### Exercise brief
Set down every record once more, exactly as given.
* Start Data for this exercise *
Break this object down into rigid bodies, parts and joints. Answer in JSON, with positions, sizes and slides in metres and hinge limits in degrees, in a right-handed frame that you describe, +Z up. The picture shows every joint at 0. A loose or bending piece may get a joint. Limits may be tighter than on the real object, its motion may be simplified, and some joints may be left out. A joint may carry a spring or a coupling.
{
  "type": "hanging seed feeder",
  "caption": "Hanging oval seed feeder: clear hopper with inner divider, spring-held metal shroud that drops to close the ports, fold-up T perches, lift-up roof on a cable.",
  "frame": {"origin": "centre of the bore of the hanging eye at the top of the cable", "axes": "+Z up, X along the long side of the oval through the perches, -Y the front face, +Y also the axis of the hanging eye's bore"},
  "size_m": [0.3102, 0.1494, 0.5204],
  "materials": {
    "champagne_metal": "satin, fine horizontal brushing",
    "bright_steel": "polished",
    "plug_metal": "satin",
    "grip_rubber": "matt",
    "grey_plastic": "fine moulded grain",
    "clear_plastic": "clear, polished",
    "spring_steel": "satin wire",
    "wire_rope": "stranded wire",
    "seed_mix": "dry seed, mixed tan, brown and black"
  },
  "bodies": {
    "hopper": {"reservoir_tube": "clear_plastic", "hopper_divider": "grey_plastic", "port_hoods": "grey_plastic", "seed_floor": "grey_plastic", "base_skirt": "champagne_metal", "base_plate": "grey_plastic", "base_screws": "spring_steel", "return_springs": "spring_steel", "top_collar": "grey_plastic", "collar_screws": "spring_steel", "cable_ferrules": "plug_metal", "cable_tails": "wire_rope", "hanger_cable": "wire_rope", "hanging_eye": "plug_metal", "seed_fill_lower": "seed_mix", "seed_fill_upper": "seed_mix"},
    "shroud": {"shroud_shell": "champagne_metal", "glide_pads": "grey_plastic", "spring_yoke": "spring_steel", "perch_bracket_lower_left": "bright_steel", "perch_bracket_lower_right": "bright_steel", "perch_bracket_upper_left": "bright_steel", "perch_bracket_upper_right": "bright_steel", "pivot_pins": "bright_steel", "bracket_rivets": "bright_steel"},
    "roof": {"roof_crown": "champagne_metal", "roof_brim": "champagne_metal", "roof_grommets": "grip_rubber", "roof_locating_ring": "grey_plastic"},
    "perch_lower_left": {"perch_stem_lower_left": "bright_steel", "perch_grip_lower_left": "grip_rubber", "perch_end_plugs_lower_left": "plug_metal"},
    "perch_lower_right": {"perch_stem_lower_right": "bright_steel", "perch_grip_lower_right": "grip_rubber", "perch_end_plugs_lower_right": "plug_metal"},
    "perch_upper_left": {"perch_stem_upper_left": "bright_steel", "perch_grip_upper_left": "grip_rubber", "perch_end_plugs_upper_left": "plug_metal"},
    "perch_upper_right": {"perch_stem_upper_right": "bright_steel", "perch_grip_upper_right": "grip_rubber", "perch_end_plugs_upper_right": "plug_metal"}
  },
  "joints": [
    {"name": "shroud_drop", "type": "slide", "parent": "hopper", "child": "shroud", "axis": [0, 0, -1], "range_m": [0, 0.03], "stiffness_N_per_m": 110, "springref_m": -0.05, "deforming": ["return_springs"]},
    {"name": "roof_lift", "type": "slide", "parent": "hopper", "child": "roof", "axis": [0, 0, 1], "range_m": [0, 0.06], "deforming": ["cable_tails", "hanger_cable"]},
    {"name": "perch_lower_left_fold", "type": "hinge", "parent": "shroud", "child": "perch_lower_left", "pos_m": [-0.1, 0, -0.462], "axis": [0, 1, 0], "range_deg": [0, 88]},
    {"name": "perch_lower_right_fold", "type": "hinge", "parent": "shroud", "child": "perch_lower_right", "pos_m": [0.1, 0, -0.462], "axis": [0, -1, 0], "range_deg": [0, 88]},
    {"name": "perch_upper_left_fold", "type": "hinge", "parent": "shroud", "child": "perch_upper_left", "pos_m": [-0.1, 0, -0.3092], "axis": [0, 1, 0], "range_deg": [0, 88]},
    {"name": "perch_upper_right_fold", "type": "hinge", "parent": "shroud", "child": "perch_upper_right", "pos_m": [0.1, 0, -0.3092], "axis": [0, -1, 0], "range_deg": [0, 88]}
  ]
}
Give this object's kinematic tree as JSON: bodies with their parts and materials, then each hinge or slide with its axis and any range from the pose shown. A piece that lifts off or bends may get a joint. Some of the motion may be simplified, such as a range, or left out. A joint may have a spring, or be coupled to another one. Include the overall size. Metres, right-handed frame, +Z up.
* End Data for this exercise *
### Expected output
Break this object down into rigid bodies, parts and joints. Answer in JSON, with positions, sizes and slides in metres and hinge limits in degrees, in a right-handed frame that you describe, +Z up. The picture shows every joint at 0. A loose or bending piece may get a joint. Limits may be tighter than on the real object, its motion may be simplified, and some joints may be left out. A joint may carry a spring or a coupling.
{
  "type": "hanging seed feeder",
  "caption": "Hanging oval seed feeder: clear hopper with inner divider, spring-held metal shroud that drops to close the ports, fold-up T perches, lift-up roof on a cable.",
  "frame": {"origin": "centre of the bore of the hanging eye at the top of the cable", "axes": "+Z up, X along the long side of the oval through the perches, -Y the front face, +Y also the axis of the hanging eye's bore"},
  "size_m": [0.3102, 0.1494, 0.5204],
  "materials": {
    "champagne_metal": "satin, fine horizontal brushing",
    "bright_steel": "polished",
    "plug_metal": "satin",
    "grip_rubber": "matt",
    "grey_plastic": "fine moulded grain",
    "clear_plastic": "clear, polished",
    "spring_steel": "satin wire",
    "wire_rope": "stranded wire",
    "seed_mix": "dry seed, mixed tan, brown and black"
  },
  "bodies": {
    "hopper": {"reservoir_tube": "clear_plastic", "hopper_divider": "grey_plastic", "port_hoods": "grey_plastic", "seed_floor": "grey_plastic", "base_skirt": "champagne_metal", "base_plate": "grey_plastic", "base_screws": "spring_steel", "return_springs": "spring_steel", "top_collar": "grey_plastic", "collar_screws": "spring_steel", "cable_ferrules": "plug_metal", "cable_tails": "wire_rope", "hanger_cable": "wire_rope", "hanging_eye": "plug_metal", "seed_fill_lower": "seed_mix", "seed_fill_upper": "seed_mix"},
    "shroud": {"shroud_shell": "champagne_metal", "glide_pads": "grey_plastic", "spring_yoke": "spring_steel", "perch_bracket_lower_left": "bright_steel", "perch_bracket_lower_right": "bright_steel", "perch_bracket_upper_left": "bright_steel", "perch_bracket_upper_right": "bright_steel", "pivot_pins": "bright_steel", "bracket_rivets": "bright_steel"},
    "roof": {"roof_crown": "champagne_metal", "roof_brim": "champagne_metal", "roof_grommets": "grip_rubber", "roof_locating_ring": "grey_plastic"},
    "perch_lower_left": {"perch_stem_lower_left": "bright_steel", "perch_grip_lower_left": "grip_rubber", "perch_end_plugs_lower_left": "plug_metal"},
    "perch_lower_right": {"perch_stem_lower_right": "bright_steel", "perch_grip_lower_right": "grip_rubber", "perch_end_plugs_lower_right": "plug_metal"},
    "perch_upper_left": {"perch_stem_upper_left": "bright_steel", "perch_grip_upper_left": "grip_rubber", "perch_end_plugs_upper_left": "plug_metal"},
    "perch_upper_right": {"perch_stem_upper_right": "bright_steel", "perch_grip_upper_right": "grip_rubber", "perch_end_plugs_upper_right": "plug_metal"}
  },
  "joints": [
    {"name": "shroud_drop", "type": "slide", "parent": "hopper", "child": "shroud", "axis": [0, 0, -1], "range_m": [0, 0.03], "stiffness_N_per_m": 110, "springref_m": -0.05, "deforming": ["return_springs"]},
    {"name": "roof_lift", "type": "slide", "parent": "hopper", "child": "roof", "axis": [0, 0, 1], "range_m": [0, 0.06], "deforming": ["cable_tails", "hanger_cable"]},
    {"name": "perch_lower_left_fold", "type": "hinge", "parent": "shroud", "child": "perch_lower_left", "pos_m": [-0.1, 0, -0.462], "axis": [0, 1, 0], "range_deg": [0, 88]},
    {"name": "perch_lower_right_fold", "type": "hinge", "parent": "shroud", "child": "perch_lower_right", "pos_m": [0.1, 0, -0.462], "axis": [0, -1, 0], "range_deg": [0, 88]},
    {"name": "perch_upper_left_fold", "type": "hinge", "parent": "shroud", "child": "perch_upper_left", "pos_m": [-0.1, 0, -0.3092], "axis": [0, 1, 0], "range_deg": [0, 88]},
    {"name": "perch_upper_right_fold", "type": "hinge", "parent": "shroud", "child": "perch_upper_right", "pos_m": [0.1, 0, -0.3092], "axis": [0, -1, 0], "range_deg": [0, 88]}
  ]
}
Give this object's kinematic tree as JSON: bodies with their parts and materials, then each hinge or slide with its axis and any range from the pose shown. A piece that lifts off or bends may get a joint. Some of the motion may be simplified, such as a range, or left out. A joint may have a spring, or be coupled to another one. Include the overall size. Metres, right-handed frame, +Z up.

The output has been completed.